Soviet aid was extended on the basis of long-term, government-to-government programs, which covered successive phases of technical training for Indians, supply of raw materials, progressive use of Indian inputs, and markets for finished products. Bilateral arrangements were made in nonconvertible national currencies, helping to conserve India's scarce foreign exchange. Thus the Soviet contribution to Indian economic development was generally regarded by foreign and domestic observers as positive.
Nehru obtained a Soviet commitment to neutrality on the India-China border dispute and war of 1962. During the India- Pakistan war of 1965, the Soviet Union acted with the United States in the UN Security Council to bring about a cease-fire. Soviet premier Aleksei N. Kosygin went further by offering his good offices for a negotiated settlement, which took place at Tashkent on January 10, 1966. Until 1969 the Soviet Union took an evenhanded position in South Asia and supplied a limited quantity of arms to Pakistan in 1968.
From 1959 India had accepted Soviet offers of military sales. Indian acquisition of Soviet military equipment was important because purchases were made against deferred rupee payments, a major concession to India's chronic shortage of foreign exchange. Simultaneous provisions were made for licensed manufacture and modification in India, one criterion of self-reliant defense on which India placed increasing emphasis. In addition, Soviet sales were made without any demands for restricted deployment, adjustments in Indian policies toward other countries, adherence to Soviet global policies, or acceptance of Soviet military advisers. In this way, Indian national autonomy was not compromised.

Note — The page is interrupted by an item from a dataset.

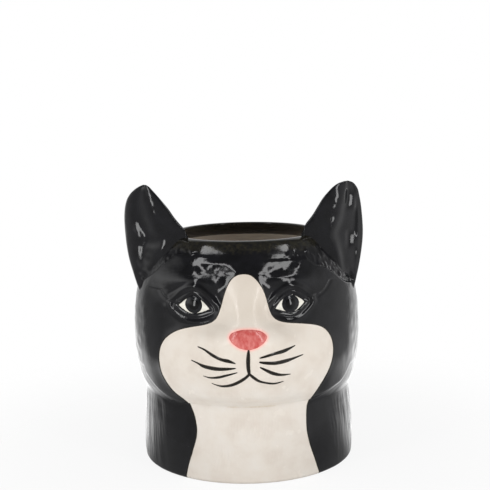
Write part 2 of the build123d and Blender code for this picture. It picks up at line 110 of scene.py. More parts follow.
# White coat: height, left edge, right edge
PATCH_EDGES = [
    (1.5, -39.0, 43.3), (5.0, -38.3, 42.2), (9.0, -37.4, 41.1), (13.0, -36.2, 39.9), (17.0, -34.9, 38.6),
    (21.0, -33.8, 37.4), (25.0, -32.6, 36.5), (29.0, -31.8, 35.8), (33.0, -31.6, 35.5), (37.0, -32.1, 35.5),
    (41.0, -32.9, 35.6), (45.0, -34.5, 36.1), (48.5, -36.6, 37.5), (51.5, -40.4, 39.4), (54.5, -44.6, 41.5),
    (57.5, -47.6, 43.6), (61.0, -50.2, 46.0), (65.0, -52.4, 48.4), (69.0, -53.6, 50.4), (73.0, -54.1, 51.8),
    (77.0, -54.1, 52.6), (81.0, -53.5, 52.7), (84.5, -52.3, 52.2), (87.5, -50.5, 51.2), (90.0, -48.2, 49.8),
    (92.0, -45.7, 48.2), (93.7, -42.9, 46.3), (95.1, -39.8, 43.8), (96.3, -36.0, 40.6), (97.3, -32.0, 36.2),
    (98.2, -28.2, 31.0), (99.1, -24.9, 25.8), (100.1, -22.2, 21.8), (101.3, -20.1, 18.9),
    (102.8, -18.4, 16.7), (104.8, -17.0, 15.0), (107.3, -15.9, 13.8), (110.3, -14.9, 12.8),
    (113.7, -13.9, 12.0), (117.2, -12.8, 11.0), (120.5, -11.6, 9.6), (123.3, -10.3, 7.9),
    (125.5, -8.9, 6.2), (127.1, -7.2, 4.5), (128.2, -5.4, 2.8), (128.8, -3.6, 1.1), (129.05, -1.25, -1.25),
]
PATCH_CLOSE = PATCH_EDGES[-1][0]
# Height of the patch's rounded top, whose border is followed in finer steps
PATCH_TOP = 3.05

# Eyes: the lids' edges from the left corner to the right one, the iris's middle, all x and height
EYES = {
    "left": {
        "upper": [(-41.7, 109.2), (-38.7, 111.8), (-35.5, 114.2), (-31.6, 115.9), (-26.3, 112.8),
                  (-21.6, 108.0)],
        "lower": [(-41.7, 109.2), (-39.0, 107.0), (-35.7, 105.4), (-32.1, 104.9), (-26.5, 105.9),
                  (-21.6, 108.0)],
        "iris": (-31.8, 110.4),
    },
    "right": {
        "upper": [(17.0, 107.9), (21.0, 112.7), (26.6, 115.9), (30.0, 114.9), (33.0, 112.9),
                  (35.7, 110.5)],
        "lower": [(17.0, 107.9), (20.9, 106.6), (26.5, 105.1), (30.3, 105.9), (33.0, 107.9),
                  (35.7, 110.5)],
        "iris": (26.6, 110.4),
    },
}
IRIS_RADIUS = 5.3
PUPIL_RADIUS = 3.3
EYEBALL_REACH = 1.9
EYEBALL_HALF_WIDTH = 7.2
EYEBALL_BEND = 10.5

# Ledges pressed into the clay, each a line of x and height: what is above the line stands out by the
# first number and falls off within the second, both in millimetres
BROW_LEDGES = [
    ([(-40.9, 110.4), (-44.5, 111.6), (-48.5, 113.2), (-50.9, 115.3), (-51.8, 117.3)], 0.55, 4.0),
    ([(35.4, 113.4), (40.9, 114.2), (45.1, 114.9), (48.6, 117.8), (50.9, 121.5)], 0.60, 4.0),
    ([(35.7, 110.2), (38.5, 111.2), (41.8, 112.7)], 0.22, 1.2),
    ([(33.0, 106.2), (36.5, 108.7), (39.8, 110.9)], 0.18, 1.2),
]
JAW_LEDGES = [
    ([(-66.0, 66.0), (-64.7, 62.1), (-60.6, 57.0), (-55.3, 52.4), (-50.1, 49.4), (-43.6, 47.6),
      (-38.0, 48.0)], 0.7, 7.0),
    ([(38.5, 48.8), (44.6, 50.4), (49.2, 51.6), (53.9, 53.6), (58.8, 55.9), (62.4, 59.9),
      (65.5, 65.0)], 0.7, 7.0),
]
# Bumps of the brow: x, height, rise, half width, half height
BROW_BUMPS = [
    (-22.0, 134.5, 0.35, 9.0, 2.6), (-30.5, 130.5, 0.35, 3.2, 3.0), (-30.0, 122.5, 0.35, 3.0, 3.5),
    (-15.8, 126.5, 0.28, 2.8, 5.5), (-5.5, 131.0, 0.30, 2.6, 2.4), (7.0, 130.0, 0.35, 3.2, 3.2),
    (18.0, 126.0, 0.35, 7.5, 2.8), (31.0, 131.5, 0.40, 4.0, 3.0),
]
# Shoulders in front of the ears' roots: below the line the head stands out, and that falls off
# within SHOULDER_FALL; above it the skin is uneven for a little way
SHOULDER_FALL = 9.0
SHOULDERS = [
    ([(-69.2, 114.6), (-63.4, 120.5), (-57.7, 124.8), (-51.1, 131.3), (-46.2, 134.8),
      (-41.7, 138.3)], 0.9),
    ([(36.5, 135.7), (41.6, 131.4), (48.0, 128.6), (54.5, 124.0), (60.8, 118.2), (65.1, 115.8)], 1.2),
]

# Edges of the ledges: half the step's width, and the place and width of the groove under it
BROW_EDGE = (0.5, -1.2, 1.0)
JAW_EDGE = (0.8, -2.2, 2.0)
# Folds of the eyelids: rise, distance from the opening's edge, width; grooves have a negative rise
LID_LIP = [(0.30, 1.4, 1.1)]
UPPER_LID = [(0.95, 4.9, 1.9), (-0.2, 2.8, 0.6), (-0.3, 7.8, 1.4)]
LOWER_LID = [(0.6, 4.6, 1.5), (-0.12, 2.9, 0.8)]
OPENING_DEPTH = 0.8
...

The most intimate phase in relations between India and the Soviet Union was the period between 1971 and 1976: its highlight was the twenty-year Treaty of Peace, Friendship, and Cooperation of August 1971. Articles 8, 9, and 10 of the treaty committed the parties "to abstain from providing any assistance to any third party that engages in armed conflict with the other" and "in the event of either party being subjected to an attack or threat thereof ... to immediately enter into mutual consultations."
India benefited at the time because the Soviet Union came to support the Indian position on Bangladesh and because the treaty acted as a deterrent to China. New Delhi also received accelerated shipments of Soviet military equipment in the last quarter of 1971. The first state visit of Soviet president Leonid Brezhnev to India in November 1973 was conducted with tremendous fanfare and stressed the theme of economic cooperation. By the late 1970s, the Soviet Union was India's largest trading partner.
The friendship treaty notwithstanding, Indira Gandhi did not alter important principles of Indian foreign policy. She made it clear that the Soviet Union would not receive any special privileges — much less naval base rights — in Indian ports, despite the major Soviet contribution to the construction of shipbuilding and ship-repair facilities at Bombay on the west coast and at Vishakhapatnam on the east coast. India's advocacy of the Indian Ocean as a zone of peace was directed against aggrandizement of the Soviet naval presence as much as that of other extraregional powers. By repeatedly emphasizing the nonexclusive nature of its friendship with the Soviet Union, India kept open the way for normalizing relations with China and improving ties with the West.
After the Soviet intervention in Afghanistan, Indian diplomats avoided condemnatory language and resolutions as useless Cold War exercises that could only antagonize the Soviet Union and postpone political settlement. They called instead for withdrawal of all foreign troops and negotiation among concerned parties. In meetings with Soviet leaders in New Delhi in 1980 and in Moscow in 1982, Indira Gandhi privately pressed harder for the withdrawal of Soviet troops and for the restoration of Afghanistan's traditional nonalignment and independence.
Rajiv Gandhi journeyed to the Soviet Union in 1985, 1986, 1987, and 1989, and Soviet president Mikhail S. Gorbachev traveled to India in 1986 and 1988. These visits and those of other high officials evoked effusive references to the "exemplary" (in Gorbachev's term) friendship between the two countries and also achieved the conclusion of agreements to expand economic, cultural, and scientific and technological cooperation. In 1985 and 1986, and again in 1988, both nations signed pacts to boost bilateral trade and provide Soviet investment and technical assistance for Indian industrial, telecommunications, and transportation projects. In 1985 and 1988, the Soviet Union also extended to India credits of 1 billion rubles and 3 billion rubles, respectively (a total of about USS2.4 billion), for the purchase of Soviet machinery and goods. Protocols for scientific cooperation, signed in 1985 and 1987, provided the framework for joint research and projects in space science and such high-technology areas as biotechnology, computers, and lasers. The flow of advanced Soviet military equipment also continued in the mid- and late 1980s
Gorbachev's first visit to a Third World state was his meeting with Gandhi in New Delhi in late 1986. Gorbachev unsuccessfully urged Gandhi to help the Soviet Union set up an Asian collective security system. Gorbachev's advocacy of this proposal, which had also been made by Brezhnev, was an indication of continuing Soviet interest in using close relations with India as a means of containing China. With the improvement of Sino-Soviet relations in the late 1980s, containing China had less of a priority, but close relations with India remained important as an example of Gorbachev's new Third World policy.
In the CPSU party program and in the political report delivered by Gorbachev in February 1986, there was a discernible de-emphasis on Soviet concern with socialist-oriented Third World states. The party program emphasized that "the practice of the Soviet Union's relations with the liberated countries has shown that there are also real grounds for cooperation with the young states that are traveling the capitalist road." According to some Western analysts, Gorbachev indicated the nature of this reorientation during his visit to India in November 1986. At that time, Gorbachev referred to Soviet relations with India as the model of the "new thinking" toward Third World states having a "capitalist orientation."